31 de diciembre de 2023
Sagrada Familia, año B
Lucas 2, 22-40
Hemos visto, en los Evangelios de Navidad, cómo la venida del Hijo de Dios en la carne de nuestra humanidad encontró acogida en medio de su pueblo.
Jesús es acogido por María y luego por José. Es acogido por los pastores, invitados por el ángel a visitar a este niño que será un salvador para todos (Lc 2,11).
Todos los que lo acogen deben hacer un camino, a veces físico, a veces totalmente interior: los pastores deben ponerse en camino para ir a Belén (Lc 2,15); ante ellos, María y José deben abrirse a una intervención de Dios que les pide un acto de fe, que les pide que acepten un don que transformará completamente sus vidas.
Son, pues, los pobres los que acogen a Jesús, es decir, los que aceptan dejar sus posiciones y emprenden un camino hacia una vida nueva.
A ellos se les promete una gran alegría (Lc 2,10).
Hoy Jesús es acogido en otro contexto, el del templo de Jerusalén (Lc 2,22-40).
Debía haber mucha gente en el templo. Debía haber escribas y maestros, sacerdotes y levitas.
Pero no son ellos los que acogen al niño Jesús, que, traído por sus padres, es presentado al Señor, como está escrito en la ley.
Quienes notan su presencia son dos personas sin importancia, que no tienen un papel, que no están allí para cumplir con un deber religioso, sino por pura gratuidad.
Para ambos, el evangelista Lucas usa un verbo de movimiento: Simeón, movido por el Espíritu, va al templo (Lc 2,27); Ana, que nunca salía del templo, llega en ese momento (Lc 2,38).
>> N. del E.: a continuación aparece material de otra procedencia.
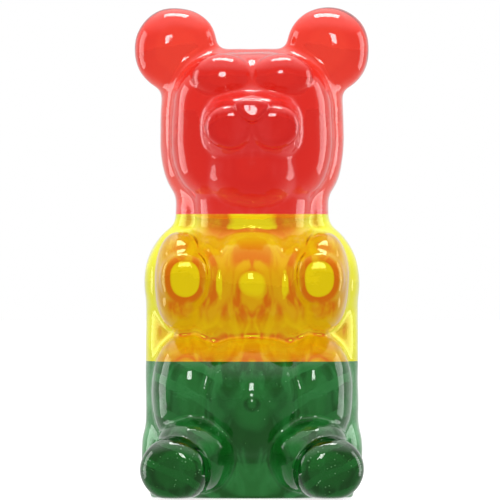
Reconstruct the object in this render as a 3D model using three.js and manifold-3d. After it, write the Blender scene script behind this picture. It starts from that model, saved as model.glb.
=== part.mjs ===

Por tanto, el Señor acoge a los que se ponen en camino, a los que se dejan afligir, a los que no se han asentado en la vida, a los que aceptan el riesgo de dejarse guiar por el Espíritu.
Los dos personajes del Evangelio de hoy nos dicen algo importante sobre el camino de la fe.
Ana nos cuenta de dónde viene este camino, porque el camino de la fe no nace de un esfuerzo solitario y heroico de quien decide seguir al Señor con sus propias fuerzas, sino que nace de una carencia.
La vida de Ana es descrita detalladamente por el evangelista Lucas, a diferencia de Simeón, de quien Lucas sólo dice que era un hombre justo y piadoso (Lc 2,25). Ana es una persona marcada por la carencia, por el luto, por una larga soledad: tiene ochenta y cuatro años, enviudó sólo siete años después de su boda (Lc 2,36-37).
Ana, sin embargo, es una mujer que ha sabido transformar la carencia en espera, en deseo, en oración.
No sufrió su viudez, sino que la convirtió en el lugar donde podía abrirse a la esperanza de un don, donde podía permanecer atenta y vigilante. Y esto la puso en camino y le dio la gracia de estar allí cuando María y José entraron en el templo, para reconocer en ese niño al Mesías tan esperado.
Simeón, en cambio, nos dice a dónde nos lleva este camino.
Lo hace con una palabra que encontramos en el versículo 29: "Ahora Señor, ya puedes dejar marchar …". Este verbo, marchar, es un verbo evocador, que se utiliza en diferentes contextos de liberación: para la liberación de un preso, para el final del servicio militar, para la conclusión de un compromiso importante y oneroso.
Es como si Simeón, habiendo llegado a este momento de su largo camino, reconociera que se encuentra en un punto de inflexión: el
encuentro con ese niño, el reconocimiento en Él del cumplimiento de la historia de la salvación (Lc 2,30) permiten a Simeón creer que el viaje por el desierto ha terminado, y ahora entramos en la tierra prometida; el tiempo de la esclavitud ha terminado, ahora comienza el tiempo de la libertad.
El camino continúa, por tanto, pero es un nuevo camino, porque la espera se ha cumplido y ahora es el tiempo de los frutos, donde podemos disfrutar cada día más de la presencia gratuita y misericordiosa de Dios con nosotros.
Simeón sabe que no será un camino fácil, no será sin esfuerzo, hasta el punto de anunciar a María que su alma será traspasada por una espada (Lc 2,35).
Pero también sabe que no será este dolor el que detendrá el camino, porque el mismo Espíritu que le anuncio que vería al Mesías (Lc 2,26), que lo guió al templo para reconocer su presencia (Lc 2,27), es el Espíritu de un Dios fiel, que ha cumplido sus promesas, y que ahora deja ir en paz a su siervo, según su Palabra (Lc 2,29).